A pochi mesi dal suo addio ad un cancellierato durato 15 anni, Merkel viene improvvisamente giudicata molto duramente su Der Spiegel, importante organo di stampa tedesco.
“Il fallimento della Cancelliera Merkel nella pandemia da Coronavirus” è il titolo dell’articolo di Markus Feldenkirchen pubblicato l’08.02.2021. Significativo l’incipit. “Il compassato stile da leadership della Cancelliera Angela Merkel è stato elogiato per anni. Ma nella pandemia, si è rivelato problematico. La sua mancanza d’ambizione e di creatività ha avuto conseguenze disastrose per il paese.”
A seguire, la ricostruzione delle mancanze intervenute soprattutto nelle seconda fase quando si sarebbe trattato di avere una strategia che accompagnasse le chiusure. Una riflessione molto critica un po’ su tutto. Infine anche sulla vicenda dei vaccini lasciata gestire alla UE con problemi evidenti che chiamano in causa la Cancelliera visto il fatto che la Germania era anche presidente di turno della Unione durante le “trattative” con le multinazionali.

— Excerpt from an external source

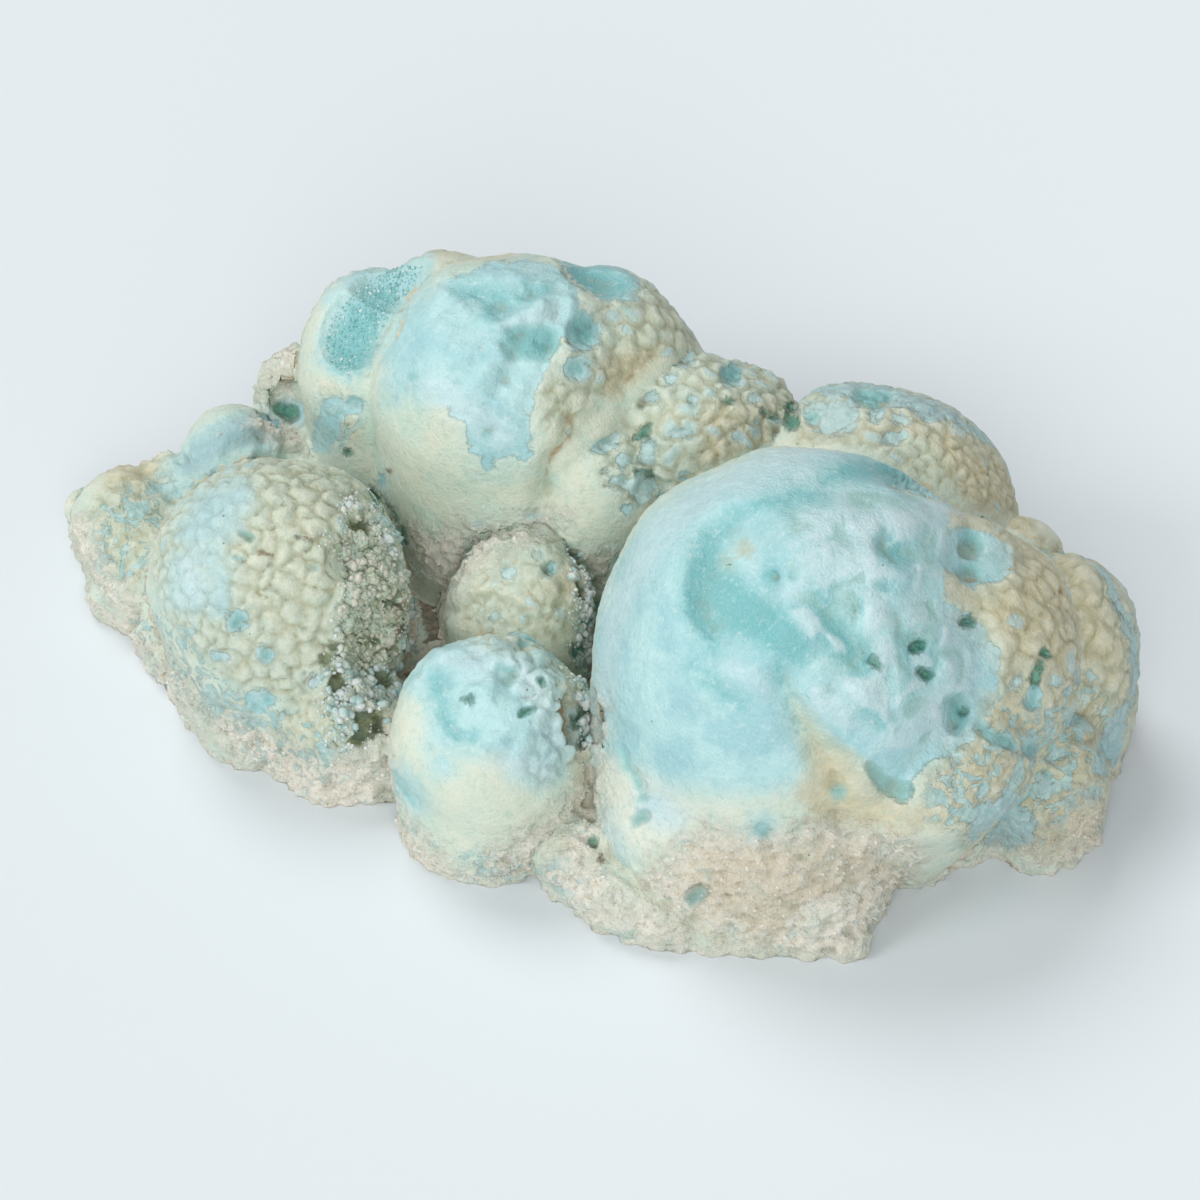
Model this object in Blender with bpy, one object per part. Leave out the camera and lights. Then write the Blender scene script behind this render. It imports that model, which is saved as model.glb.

Dalla pandemia il giudizio su Merkel si allarga con l’accusa di una mancanza di visione. Che finisce con oscurare i meriti che le si sono riconosciuti nelle gestioni delle crisi. Ma, stavolta, la pandemia va oltre il suo saper navigare.
Questa incertezza di leadership pervade la Germania a pochi mesi dal voto, con la Cdu che ha nominato un erede, Armin Laschet, teoricamente continuista, a dirigere il partito. Ma che non si sa se sarà accettato anche e da chi come erede alla Cancelleria, viste le aspirazioni, e le diverse visioni, della CSU bavarese e dei Verdi, che entrambi aspirano al ruolo.
Ma se questa è la situazione in Germania non è che stia meglio il resto della truppa.
La UE nella lotta alla pandemia sta mostrando tutti i suoi problemi strutturali e sta in una crisi molto grave.
La vicenda vaccini è l’ultima conferma. È abbondantemente superata da Gran Bretagna e USA (ma anche da altri) e la sua strategia di affidamento alle multinazionali fa acqua da tutte le parti. Contratti secretati. Ritardi nelle consegne. Aggiramenti nei “mercati”.
Già prima la difesa comunitaria dalla penetrazione del virus nonostante i lockdown e la contestazione del negazionismo è stata frammentaria, scoordinata e contraddittoria.
Anche gli “aiuti” sono abbondantemente al di sotto di quelli di altri Paesi, USA e GB in testa.
Gli unici a investire cifre paragonabili sono i tedeschi grazie alle aggiunte nazionali.
Si può immaginare che Merkel pensi che, come dopo la crisi del 2008, la Germania fu l’unico Paese a recuperare ed anzi ad accrescere il proprio spazio economico.
Ma, come al solito per Merkel (abbiamo visto che si comincia a pensarlo anche in Germania), abile gestrice dello status quo ma refrattaria a visioni strategiche, e che per giunta è in uscita, questo non significa rafforzare la prospettiva europea tanto meno nel quadro che va definendosi con la pandemia che è più duro del dopo 2008.
La Gran Bretagna del post brexit invece che annaspare e nonostante l’iniziale darwinismo di Johnson, ora primeggia nei vaccini come la sterlina primeggia in borsa.
Biden oltre ad usare le leggi patriottiche di guerra per la vaccinazione di massa decide anche che le istituzioni pubbliche USA fanno acquisti made in USA.
La UE oscilla tra accordi commerciali con la Cina, riflessioni sul multilateralismo, aperture a vaccini e gasdotti russi e richiami all’atlantismo che a volte sono vere strattonate.
La crisi morde.
Non a caso Draghi “si porta avanti” e imbarca le destre populiste. Si “copre le spalle” con chi gli può garantire le truppe in cambio di una trattativa sulla distruzione creatrice. Una “soluzione” sciagurata, neo-giolittiana, per l’Italia e l’Europa.
La pandemia richiederebbe una UE capace di avere una visione.
La prima quella di produrre in proprio e pubblicamente tutti i vaccini necessari per sé e anche per quel Sud del Mondo cui guardava Brandt quando scriveva il Rapporto Nord-Sud.
Questa UE non c’è e solo le forze che si battono per sottrarre a Big Pharma il potere la possono cominciare a costruire.